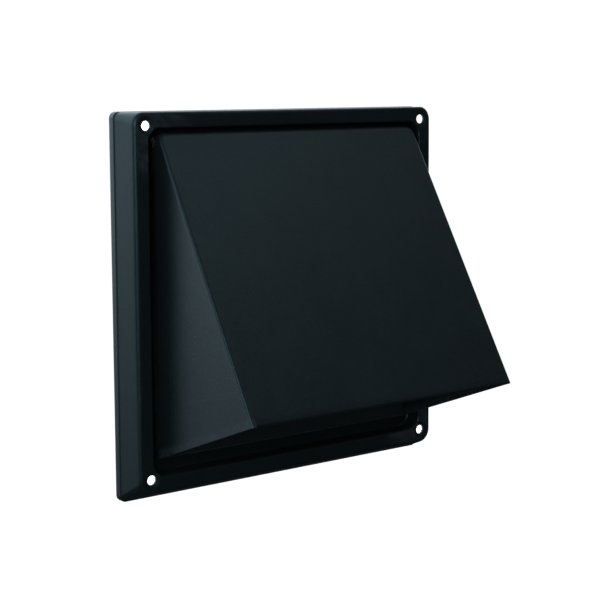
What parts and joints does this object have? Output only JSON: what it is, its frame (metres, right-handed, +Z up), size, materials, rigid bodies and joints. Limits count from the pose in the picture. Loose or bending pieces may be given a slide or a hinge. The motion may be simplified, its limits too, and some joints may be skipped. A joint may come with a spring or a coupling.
{
  "type": "hooded wall vent",
  "caption": "Hooded louvre vent for an outside wall: a sheet-steel base and rain hood over a hinged backdraught flap, with a round duct spigot behind.",
  "frame": {"origin": "centre of the four wall-screw holes, on the wall plane, which is also the duct's axis", "axes": "+Z up, +Y into the wall along the duct, +X to the right seen from the hood's side"},
  "size_m": [0.2, 0.146, 0.2005],
  "materials": {
    "powder_coated_steel": "fine satin powder coat, near black with a cool tint",
    "coated_flap": "satin coated aluminium sheet, slate",
    "blackened_steel": "drawn wire and spring steel, blackened",
    "white_nylon": "natural nylon, slightly waxy",
    "black_nylon": "moulded nylon, dyed black",
    "black_rubber": "matt moulded rubber",
    "grey_foam": "closed-cell foam strip",
    "zinc_coated_steel": "galvanised sheet with a soft spangle",
    "rivet_aluminium": "plain blind rivet"
  },
  "bodies": {
    "housing": {"base_frame": "powder_coated_steel", "hood": "powder_coated_steel", "pin_bush_left": "black_nylon", "pin_bush_right": "black_nylon", "stop_pad_left": "black_rubber", "stop_pad_right": "black_rubber", "flap_seal": "black_rubber", "duct_spigot": "zinc_coated_steel", "spigot_gasket": "black_rubber", "wall_gasket": "grey_foam", "rivet_top_left": "rivet_aluminium", "rivet_top_right": "rivet_aluminium", "rivet_bottom_left": "rivet_aluminium", "rivet_bottom_right": "rivet_aluminium", "wall_spacer_top_left": "white_nylon", "wall_spacer_top_right": "white_nylon", "wall_spacer_bottom_left": "white_nylon", "wall_spacer_bottom_right": "white_nylon"},
    "flap": {"damper_flap": "coated_flap", "flap_pin": "blackened_steel", "pin_clip_left": "blackened_steel", "pin_clip_right": "blackened_steel"}
  },
  "joints": [
    {"name": "flap_hinge", "type": "hinge", "parent": "housing", "child": "flap", "pos_m": [0, -0.0135, 0.0815], "axis": [-1, 0, 0], "range_deg": [0, 30]}
  ]
}
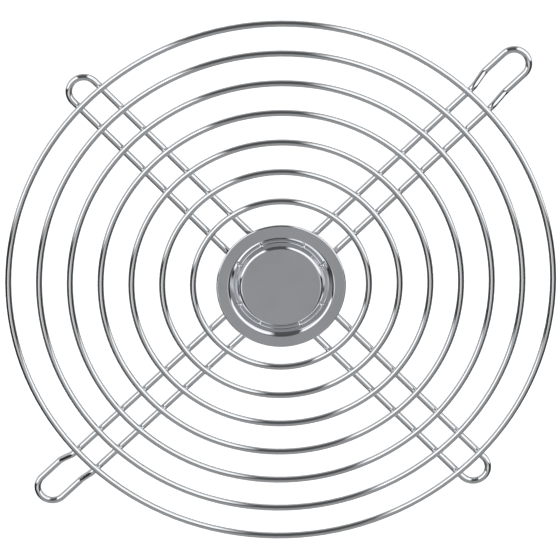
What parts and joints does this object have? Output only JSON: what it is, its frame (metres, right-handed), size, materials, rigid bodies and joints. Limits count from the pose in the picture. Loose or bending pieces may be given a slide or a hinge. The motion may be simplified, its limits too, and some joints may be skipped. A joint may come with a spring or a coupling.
{
  "type": "wire fan guard",
  "caption": "Round wire fan guard: concentric rings welded across radial hairpins, a pressed centre disc, and set-back wire loops for the screws.",
  "frame": {"origin": "on the guard's axis, in the plane that the undersides of the screw loops rest on", "axes": "+Z along the axis, out of the guard's front, where the rings are; +X along the long hairpins, towards a screw loop; +Y along the short hairpins"},
  "size_m": [0.1712, 0.1504, 0.0076],
  "materials": {
    "ring_wire": "bright nickel-chrome plated steel wire",
    "hairpin_wire": "bright nickel-chrome plated steel wire",
    "disc_sheet": "bright nickel-chrome plated steel sheet"
  },
  "bodies": {
    "root": {"ring_1": "ring_wire", "ring_2": "ring_wire", "ring_3": "ring_wire", "ring_4": "ring_wire", "ring_5": "ring_wire", "ring_6": "ring_wire", "ring_7": "ring_wire", "long_hairpin_1": "hairpin_wire", "long_hairpin_2": "hairpin_wire", "short_hairpin_1": "hairpin_wire", "short_hairpin_2": "hairpin_wire", "centre_disc": "disc_sheet"}
  },
  "joints": []
}
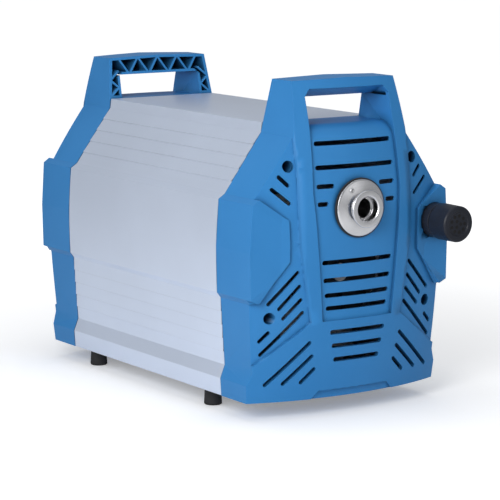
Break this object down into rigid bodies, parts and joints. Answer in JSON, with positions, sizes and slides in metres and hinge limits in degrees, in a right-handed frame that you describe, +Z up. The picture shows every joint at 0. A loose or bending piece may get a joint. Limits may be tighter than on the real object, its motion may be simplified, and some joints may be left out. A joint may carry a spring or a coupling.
{
  "type": "diaphragm vacuum pump",
  "caption": "Chemistry diaphragm vacuum pump with moulded end covers, carrying handles, aluminium hood and a motor driving opposed diaphragm heads.",
  "frame": {"origin": "on the floor under the middle of the pump's bounding box", "axes": "+Z up, -Y is the inlet side, +X to the right when looking at the inlet side"},
  "size_m": [0.2606, 0.5122, 0.3615],
  "materials": {
    "blue_plastic": "satin",
    "silver_shell": "satin",
    "zinc_steel": "satin",
    "black_rubber": "matte",
    "black_plastic": "satin",
    "stainless": "satin",
    "copper": "satin",
    "core_steel": "matte",
    "fluor_hose": "satin",
    "cast_aluminium": "matte"
  },
  "bodies": {
    "casing": {"base_plate": "zinc_steel", "capacitor": "zinc_steel", "cover_screws": "stainless", "foot_screws": "stainless", "front_bearing": "stainless", "front_cover": "blue_plastic", "front_crankcase": "cast_aluminium", "front_frame": "zinc_steel", "front_left_diaphragm": "black_rubber", "front_left_head": "cast_aluminium", "front_left_head_cover": "cast_aluminium", "front_left_valves": "black_rubber", "front_right_diaphragm": "black_rubber", "front_right_head": "cast_aluminium", "front_right_head_cover": "cast_aluminium", "front_right_valves": "black_rubber", "hood": "silver_shell", "inlet_branches": "fluor_hose", "inlet_manifold": "stainless", "inlet_port": "stainless", "inlet_seal": "black_rubber", "link_pipes": "fluor_hose", "mains_socket": "black_plastic", "motor_housing": "cast_aluminium", "outlet_pipe": "fluor_hose", "rear_bearing": "stainless", "rear_cover": "blue_plastic", "rear_crankcase": "cast_aluminium", "rear_frame": "zinc_steel", "rear_left_diaphragm": "black_rubber", "rear_left_head": "cast_aluminium", "rear_left_head_cover": "cast_aluminium", "rear_left_valves": "black_rubber", "rear_right_diaphragm": "black_rubber", "rear_right_head": "cast_aluminium", "rear_right_head_cover": "cast_aluminium", "rear_right_valves": "black_rubber", "rubber_feet": "black_rubber", "silencer_body": "black_plastic", "silencer_cap": "black_plastic", "stator_core": "core_steel", "stator_windings": "copper", "terminal_box": "black_plastic"},
    "rotor": {"main_shaft": "stainless", "rotor_core": "core_steel", "front_eccentric": "core_steel", "rear_eccentric": "core_steel", "front_fan": "black_plastic", "rear_fan": "black_plastic"},
    "front_rods": {"front_left_clamp_disc": "stainless", "front_left_rod": "cast_aluminium", "front_right_clamp_disc": "stainless", "front_right_rod": "cast_aluminium"},
    "rear_rods": {"rear_left_clamp_disc": "stainless", "rear_left_rod": "cast_aluminium", "rear_right_clamp_disc": "stainless", "rear_right_rod": "cast_aluminium"},
    "rocker": {"switch_rocker": "black_plastic"}
  },
  "joints": [
    {"name": "shaft_spin", "type": "hinge", "parent": "casing", "child": "rotor", "pos_m": [0, 0.0144, 0.15], "axis": [0, 1, 0], "continuous": true},
    {"name": "front_crank", "type": "hinge", "parent": "rotor", "child": "front_rods", "pos_m": [0, -0.1106, 0.1535], "axis": [0, 1, 0], "continuous": true, "deforming": ["front_left_diaphragm", "front_right_diaphragm"]},
    {"name": "rear_crank", "type": "hinge", "parent": "rotor", "child": "rear_rods", "pos_m": [0, 0.1394, 0.1465], "axis": [0, 1, 0], "continuous": true, "deforming": ["rear_left_diaphragm", "rear_right_diaphragm"]},
    {"name": "switch_tip", "type": "hinge", "parent": "casing", "child": "rocker", "pos_m": [0, 0.2481, 0.0885], "axis": [1, 0, 0], "range_deg": [-8, 8]}
  ],
  "couplings": [
    {"joint": "front_crank", "follows": "shaft_spin", "ratio": -1},
    {"joint": "rear_crank", "follows": "shaft_spin", "ratio": -1}
  ]
}
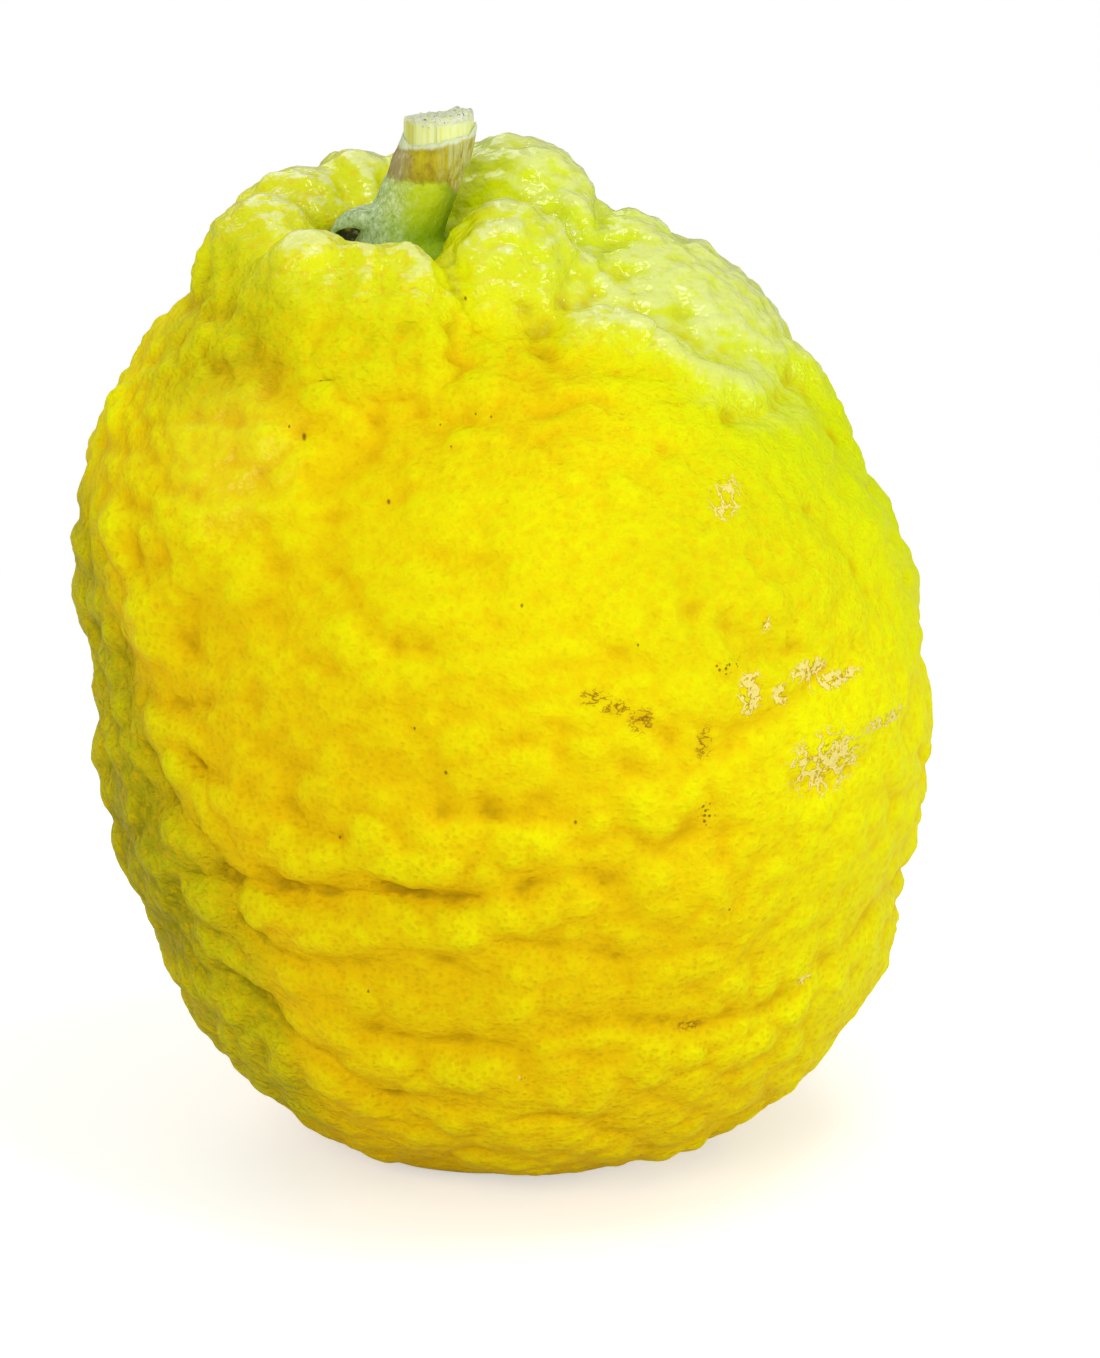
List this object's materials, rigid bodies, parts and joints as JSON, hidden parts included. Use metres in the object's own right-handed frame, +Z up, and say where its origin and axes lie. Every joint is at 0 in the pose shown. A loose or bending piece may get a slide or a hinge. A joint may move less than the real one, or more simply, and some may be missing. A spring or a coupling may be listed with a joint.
{
  "type": "ponderosa lemon",
  "caption": "Large knobbly yellow citrus fruit standing on its blunt end, with a collar of lobes round a short cut stem.",
  "frame": {"origin": "middle of the box round the fruit, on the surface it rests on", "axes": "+Z up along the fruit towards the stem, -Y towards the viewer, +X to the viewer's right, the high shoulder"},
  "size_m": [0.1044, 0.0996, 0.1284],
  "materials": {
    "rind": "waxy, pimpled citrus rind, satin",
    "calyx": "velvety green skin, matte",
    "stem": "fibrous bark and fresh-cut wood, matte"
  },
  "bodies": {
    "root": {"fruit": "rind", "calyx": "calyx", "stem": "stem"}
  },
  "joints": []
}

▶ [GOAL]:
Print only the lines from the one with "List this object's" to the end of the records, both included.

▶ [RESULT OF THE TASK]:
List this object's materials, rigid bodies, parts and joints as JSON, hidden parts included. Use metres in the object's own right-handed frame, +Z up, and say where its origin and axes lie. Every joint is at 0 in the pose shown. A loose or bending piece may get a slide or a hinge. A joint may move less than the real one, or more simply, and some may be missing. A spring or a coupling may be listed with a joint.
{
  "type": "ponderosa lemon",
  "caption": "Large knobbly yellow citrus fruit standing on its blunt end, with a collar of lobes round a short cut stem.",
  "frame": {"origin": "middle of the box round the fruit, on the surface it rests on", "axes": "+Z up along the fruit towards the stem, -Y towards the viewer, +X to the viewer's right, the high shoulder"},
  "size_m": [0.1044, 0.0996, 0.1284],
  "materials": {
    "rind": "waxy, pimpled citrus rind, satin",
    "calyx": "velvety green skin, matte",
    "stem": "fibrous bark and fresh-cut wood, matte"
  },
  "bodies": {
    "root": {"fruit": "rind", "calyx": "calyx", "stem": "stem"}
  },
  "joints": []
}